Stored data

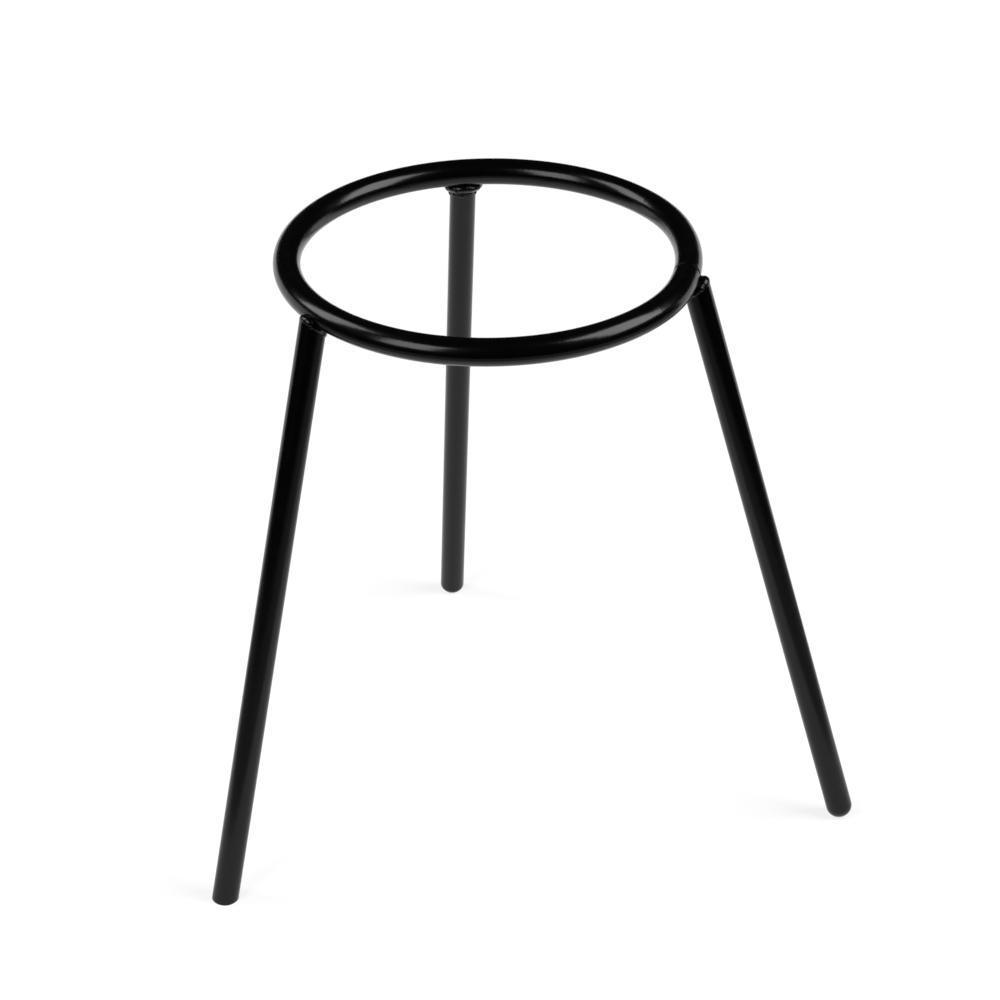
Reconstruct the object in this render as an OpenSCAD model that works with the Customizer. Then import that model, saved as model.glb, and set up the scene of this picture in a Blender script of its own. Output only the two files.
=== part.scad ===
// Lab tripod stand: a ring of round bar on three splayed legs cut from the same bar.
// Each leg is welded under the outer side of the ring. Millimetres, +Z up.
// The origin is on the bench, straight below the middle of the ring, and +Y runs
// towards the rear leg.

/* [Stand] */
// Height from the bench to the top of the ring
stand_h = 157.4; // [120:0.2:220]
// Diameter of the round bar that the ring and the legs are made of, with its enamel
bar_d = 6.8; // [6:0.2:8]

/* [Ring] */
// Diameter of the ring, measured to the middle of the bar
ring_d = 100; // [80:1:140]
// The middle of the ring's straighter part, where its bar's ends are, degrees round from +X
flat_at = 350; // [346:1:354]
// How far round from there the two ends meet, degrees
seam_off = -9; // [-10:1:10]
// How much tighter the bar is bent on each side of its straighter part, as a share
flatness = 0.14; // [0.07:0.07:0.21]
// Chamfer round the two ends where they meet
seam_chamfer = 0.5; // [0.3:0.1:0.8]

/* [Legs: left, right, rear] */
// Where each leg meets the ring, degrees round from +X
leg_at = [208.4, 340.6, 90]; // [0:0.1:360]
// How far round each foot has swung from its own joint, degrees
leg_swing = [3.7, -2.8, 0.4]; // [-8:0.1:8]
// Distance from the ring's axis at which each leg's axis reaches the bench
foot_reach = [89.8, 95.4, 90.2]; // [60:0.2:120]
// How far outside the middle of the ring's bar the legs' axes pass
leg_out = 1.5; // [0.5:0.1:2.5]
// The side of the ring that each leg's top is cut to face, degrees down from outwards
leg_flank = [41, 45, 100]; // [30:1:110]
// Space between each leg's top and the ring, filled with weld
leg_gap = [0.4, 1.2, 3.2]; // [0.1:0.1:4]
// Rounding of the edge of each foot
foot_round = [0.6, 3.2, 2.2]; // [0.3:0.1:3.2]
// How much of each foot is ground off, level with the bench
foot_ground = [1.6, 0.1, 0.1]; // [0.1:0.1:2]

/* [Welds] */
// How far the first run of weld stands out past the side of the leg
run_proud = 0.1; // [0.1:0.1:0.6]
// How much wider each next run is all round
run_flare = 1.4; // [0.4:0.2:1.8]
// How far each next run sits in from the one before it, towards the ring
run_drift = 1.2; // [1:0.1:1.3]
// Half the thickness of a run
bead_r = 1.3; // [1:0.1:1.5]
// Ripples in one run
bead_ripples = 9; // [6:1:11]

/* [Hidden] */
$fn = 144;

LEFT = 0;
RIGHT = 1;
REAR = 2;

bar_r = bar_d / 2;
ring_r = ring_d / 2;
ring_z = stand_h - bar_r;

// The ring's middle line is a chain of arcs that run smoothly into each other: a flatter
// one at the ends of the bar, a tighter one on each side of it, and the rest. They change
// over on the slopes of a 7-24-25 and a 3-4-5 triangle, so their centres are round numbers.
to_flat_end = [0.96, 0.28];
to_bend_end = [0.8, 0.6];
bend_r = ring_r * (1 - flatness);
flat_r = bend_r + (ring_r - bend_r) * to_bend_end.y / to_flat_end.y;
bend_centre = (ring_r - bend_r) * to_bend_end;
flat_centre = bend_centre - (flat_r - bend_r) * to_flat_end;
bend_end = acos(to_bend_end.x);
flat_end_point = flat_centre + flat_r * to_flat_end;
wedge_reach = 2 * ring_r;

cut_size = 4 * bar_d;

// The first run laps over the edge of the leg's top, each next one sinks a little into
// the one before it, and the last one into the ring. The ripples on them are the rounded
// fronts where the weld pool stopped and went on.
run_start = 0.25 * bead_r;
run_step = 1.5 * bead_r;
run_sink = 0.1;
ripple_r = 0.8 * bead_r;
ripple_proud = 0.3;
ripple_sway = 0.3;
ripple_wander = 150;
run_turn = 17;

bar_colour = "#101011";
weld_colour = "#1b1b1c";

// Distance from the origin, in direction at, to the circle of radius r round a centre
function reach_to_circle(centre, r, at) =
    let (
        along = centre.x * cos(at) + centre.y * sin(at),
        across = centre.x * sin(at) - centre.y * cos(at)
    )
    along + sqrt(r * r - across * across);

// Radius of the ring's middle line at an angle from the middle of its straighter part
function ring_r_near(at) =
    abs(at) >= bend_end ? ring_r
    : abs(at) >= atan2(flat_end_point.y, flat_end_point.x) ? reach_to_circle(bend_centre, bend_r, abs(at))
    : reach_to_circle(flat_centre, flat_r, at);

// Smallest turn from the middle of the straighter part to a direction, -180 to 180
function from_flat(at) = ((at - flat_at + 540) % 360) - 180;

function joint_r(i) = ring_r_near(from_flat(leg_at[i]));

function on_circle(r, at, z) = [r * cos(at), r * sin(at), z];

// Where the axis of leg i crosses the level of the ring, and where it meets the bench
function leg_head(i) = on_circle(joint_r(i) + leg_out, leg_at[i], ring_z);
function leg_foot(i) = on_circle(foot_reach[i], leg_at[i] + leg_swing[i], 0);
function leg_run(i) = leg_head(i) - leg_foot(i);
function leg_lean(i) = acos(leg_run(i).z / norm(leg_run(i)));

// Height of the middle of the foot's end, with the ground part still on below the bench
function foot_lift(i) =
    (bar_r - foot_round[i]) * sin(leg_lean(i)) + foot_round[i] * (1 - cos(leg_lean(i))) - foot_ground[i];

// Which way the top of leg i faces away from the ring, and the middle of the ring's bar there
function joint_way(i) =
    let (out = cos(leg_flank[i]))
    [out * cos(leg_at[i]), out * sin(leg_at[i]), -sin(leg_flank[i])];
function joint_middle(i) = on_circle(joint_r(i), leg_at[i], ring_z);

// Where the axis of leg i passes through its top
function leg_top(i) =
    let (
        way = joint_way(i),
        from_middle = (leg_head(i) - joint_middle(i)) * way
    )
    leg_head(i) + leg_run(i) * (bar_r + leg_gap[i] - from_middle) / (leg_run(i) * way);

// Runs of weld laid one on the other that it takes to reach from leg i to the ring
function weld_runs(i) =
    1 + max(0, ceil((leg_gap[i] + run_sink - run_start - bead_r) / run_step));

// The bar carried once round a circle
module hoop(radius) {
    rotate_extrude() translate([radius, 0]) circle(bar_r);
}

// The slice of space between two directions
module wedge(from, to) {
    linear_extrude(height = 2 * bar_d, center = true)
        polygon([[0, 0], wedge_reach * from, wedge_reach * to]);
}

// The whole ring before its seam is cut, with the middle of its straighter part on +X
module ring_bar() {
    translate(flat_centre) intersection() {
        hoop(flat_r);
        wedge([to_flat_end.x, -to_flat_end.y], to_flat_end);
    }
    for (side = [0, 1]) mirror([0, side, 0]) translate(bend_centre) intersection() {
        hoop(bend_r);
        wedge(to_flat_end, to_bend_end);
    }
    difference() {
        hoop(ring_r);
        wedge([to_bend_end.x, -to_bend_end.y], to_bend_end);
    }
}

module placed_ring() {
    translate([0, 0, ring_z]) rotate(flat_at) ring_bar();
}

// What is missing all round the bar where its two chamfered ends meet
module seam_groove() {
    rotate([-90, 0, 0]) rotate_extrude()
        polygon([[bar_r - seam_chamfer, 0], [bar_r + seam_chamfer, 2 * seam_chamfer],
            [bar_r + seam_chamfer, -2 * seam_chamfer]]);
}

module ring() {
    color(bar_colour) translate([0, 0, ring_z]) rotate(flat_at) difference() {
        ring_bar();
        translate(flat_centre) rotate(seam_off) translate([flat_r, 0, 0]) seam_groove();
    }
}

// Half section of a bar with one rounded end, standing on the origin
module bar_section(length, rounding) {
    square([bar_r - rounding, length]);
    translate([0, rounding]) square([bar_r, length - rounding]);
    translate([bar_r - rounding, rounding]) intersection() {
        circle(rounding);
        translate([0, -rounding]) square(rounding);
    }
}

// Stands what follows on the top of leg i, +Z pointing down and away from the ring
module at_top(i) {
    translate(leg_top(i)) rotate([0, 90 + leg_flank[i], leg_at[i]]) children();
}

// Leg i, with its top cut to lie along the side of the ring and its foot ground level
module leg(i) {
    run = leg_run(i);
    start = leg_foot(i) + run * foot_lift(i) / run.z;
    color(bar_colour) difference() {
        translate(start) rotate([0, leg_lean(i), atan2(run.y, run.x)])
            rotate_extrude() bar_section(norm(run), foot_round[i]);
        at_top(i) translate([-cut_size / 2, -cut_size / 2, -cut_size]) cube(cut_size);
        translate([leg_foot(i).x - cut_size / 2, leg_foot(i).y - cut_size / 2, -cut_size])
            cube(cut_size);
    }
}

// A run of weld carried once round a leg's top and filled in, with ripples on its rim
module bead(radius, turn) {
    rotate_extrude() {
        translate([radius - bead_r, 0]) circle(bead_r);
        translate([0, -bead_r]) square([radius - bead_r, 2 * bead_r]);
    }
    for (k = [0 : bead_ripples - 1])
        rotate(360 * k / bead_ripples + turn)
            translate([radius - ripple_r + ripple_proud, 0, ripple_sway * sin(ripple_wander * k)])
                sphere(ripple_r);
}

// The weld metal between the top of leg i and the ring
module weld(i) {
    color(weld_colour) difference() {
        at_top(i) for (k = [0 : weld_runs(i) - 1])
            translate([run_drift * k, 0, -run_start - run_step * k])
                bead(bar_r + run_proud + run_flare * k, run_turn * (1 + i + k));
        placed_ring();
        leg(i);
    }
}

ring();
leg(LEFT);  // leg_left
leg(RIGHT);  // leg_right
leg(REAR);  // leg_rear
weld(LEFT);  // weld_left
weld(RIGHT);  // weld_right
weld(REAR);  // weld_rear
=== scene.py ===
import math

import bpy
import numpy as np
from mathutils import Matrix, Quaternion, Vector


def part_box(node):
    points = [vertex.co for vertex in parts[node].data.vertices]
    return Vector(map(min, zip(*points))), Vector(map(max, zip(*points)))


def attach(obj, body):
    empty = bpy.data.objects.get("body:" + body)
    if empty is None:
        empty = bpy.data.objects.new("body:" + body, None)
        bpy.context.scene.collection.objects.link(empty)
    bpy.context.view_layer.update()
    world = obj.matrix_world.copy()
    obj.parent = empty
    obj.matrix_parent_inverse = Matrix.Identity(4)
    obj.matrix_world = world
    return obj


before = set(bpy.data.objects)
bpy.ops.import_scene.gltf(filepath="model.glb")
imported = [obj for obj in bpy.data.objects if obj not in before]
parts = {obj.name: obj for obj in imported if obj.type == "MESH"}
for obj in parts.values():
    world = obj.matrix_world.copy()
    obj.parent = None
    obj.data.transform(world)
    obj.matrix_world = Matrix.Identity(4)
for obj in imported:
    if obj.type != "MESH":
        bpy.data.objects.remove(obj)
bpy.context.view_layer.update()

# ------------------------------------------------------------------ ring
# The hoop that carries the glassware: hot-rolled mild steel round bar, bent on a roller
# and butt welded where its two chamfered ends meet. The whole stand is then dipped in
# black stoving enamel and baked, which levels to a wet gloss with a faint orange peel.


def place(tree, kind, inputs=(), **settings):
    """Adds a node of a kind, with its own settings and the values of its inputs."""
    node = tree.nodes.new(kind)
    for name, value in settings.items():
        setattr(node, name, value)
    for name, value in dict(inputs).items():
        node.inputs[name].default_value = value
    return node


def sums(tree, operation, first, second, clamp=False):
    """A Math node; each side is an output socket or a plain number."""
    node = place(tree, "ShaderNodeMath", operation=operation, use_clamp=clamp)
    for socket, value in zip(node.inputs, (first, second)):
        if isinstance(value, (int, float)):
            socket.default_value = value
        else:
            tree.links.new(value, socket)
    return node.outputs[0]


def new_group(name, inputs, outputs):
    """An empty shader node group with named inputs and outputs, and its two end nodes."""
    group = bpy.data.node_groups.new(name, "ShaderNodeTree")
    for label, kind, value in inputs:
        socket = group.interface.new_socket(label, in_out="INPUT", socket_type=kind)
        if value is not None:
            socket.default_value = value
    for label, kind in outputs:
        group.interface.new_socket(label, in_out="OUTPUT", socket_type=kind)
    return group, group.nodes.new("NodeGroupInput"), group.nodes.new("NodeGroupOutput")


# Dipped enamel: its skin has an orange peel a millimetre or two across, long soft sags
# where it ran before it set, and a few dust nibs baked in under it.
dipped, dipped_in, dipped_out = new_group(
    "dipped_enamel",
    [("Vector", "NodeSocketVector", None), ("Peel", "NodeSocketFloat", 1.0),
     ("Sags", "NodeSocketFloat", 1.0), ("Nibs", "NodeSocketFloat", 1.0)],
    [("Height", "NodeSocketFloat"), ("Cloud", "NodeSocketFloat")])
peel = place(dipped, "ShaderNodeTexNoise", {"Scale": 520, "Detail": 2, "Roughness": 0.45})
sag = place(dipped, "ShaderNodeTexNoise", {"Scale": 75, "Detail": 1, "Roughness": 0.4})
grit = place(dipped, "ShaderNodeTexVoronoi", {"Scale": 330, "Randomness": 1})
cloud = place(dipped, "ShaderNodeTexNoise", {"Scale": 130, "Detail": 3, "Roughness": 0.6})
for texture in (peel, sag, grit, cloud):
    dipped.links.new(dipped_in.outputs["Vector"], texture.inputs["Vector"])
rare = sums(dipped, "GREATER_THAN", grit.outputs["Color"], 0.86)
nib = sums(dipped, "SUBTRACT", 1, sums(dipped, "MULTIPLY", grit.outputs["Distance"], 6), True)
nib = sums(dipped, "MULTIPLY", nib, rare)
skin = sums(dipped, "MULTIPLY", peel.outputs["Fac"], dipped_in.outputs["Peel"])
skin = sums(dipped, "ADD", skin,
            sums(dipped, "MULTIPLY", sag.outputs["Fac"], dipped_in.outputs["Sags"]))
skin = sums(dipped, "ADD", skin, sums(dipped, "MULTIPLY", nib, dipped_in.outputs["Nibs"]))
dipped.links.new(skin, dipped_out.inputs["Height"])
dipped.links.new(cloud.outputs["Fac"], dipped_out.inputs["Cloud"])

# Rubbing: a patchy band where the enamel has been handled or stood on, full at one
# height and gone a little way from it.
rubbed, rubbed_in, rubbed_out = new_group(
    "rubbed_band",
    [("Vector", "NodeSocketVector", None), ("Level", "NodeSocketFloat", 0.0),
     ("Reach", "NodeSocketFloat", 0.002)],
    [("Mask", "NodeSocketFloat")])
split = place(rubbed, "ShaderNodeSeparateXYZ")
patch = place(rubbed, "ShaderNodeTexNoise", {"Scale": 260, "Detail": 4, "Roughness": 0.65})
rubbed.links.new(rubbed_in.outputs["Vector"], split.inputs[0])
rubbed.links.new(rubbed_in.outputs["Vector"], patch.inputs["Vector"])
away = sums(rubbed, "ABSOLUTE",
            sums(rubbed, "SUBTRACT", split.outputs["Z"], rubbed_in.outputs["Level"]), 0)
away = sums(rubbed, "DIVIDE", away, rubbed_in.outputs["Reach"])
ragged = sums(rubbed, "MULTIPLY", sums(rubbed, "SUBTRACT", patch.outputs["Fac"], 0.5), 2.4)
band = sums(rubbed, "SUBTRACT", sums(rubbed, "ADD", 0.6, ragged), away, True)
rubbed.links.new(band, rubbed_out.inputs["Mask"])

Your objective
Transcribe exactly, and only, the lines beginning at the line containing "i and the ring" and ending at the line containing "imported = [obj", both inclusive.

Complete answer
// The weld metal between the top of leg i and the ring
module weld(i) {
    color(weld_colour) difference() {
        at_top(i) for (k = [0 : weld_runs(i) - 1])
            translate([run_drift * k, 0, -run_start - run_step * k])
                bead(bar_r + run_proud + run_flare * k, run_turn * (1 + i + k));
        placed_ring();
        leg(i);
    }
}

ring();
leg(LEFT);  // leg_left
leg(RIGHT);  // leg_right
leg(REAR);  // leg_rear
weld(LEFT);  // weld_left
weld(RIGHT);  // weld_right
weld(REAR);  // weld_rear
=== scene.py ===
import math

import bpy
import numpy as np
from mathutils import Matrix, Quaternion, Vector


def part_box(node):
    points = [vertex.co for vertex in parts[node].data.vertices]
    return Vector(map(min, zip(*points))), Vector(map(max, zip(*points)))


def attach(obj, body):
    empty = bpy.data.objects.get("body:" + body)
    if empty is None:
        empty = bpy.data.objects.new("body:" + body, None)
        bpy.context.scene.collection.objects.link(empty)
    bpy.context.view_layer.update()
    world = obj.matrix_world.copy()
    obj.parent = empty
    obj.matrix_parent_inverse = Matrix.Identity(4)
    obj.matrix_world = world
    return obj


before = set(bpy.data.objects)
bpy.ops.import_scene.gltf(filepath="model.glb")
imported = [obj for obj in bpy.data.objects if obj not in before]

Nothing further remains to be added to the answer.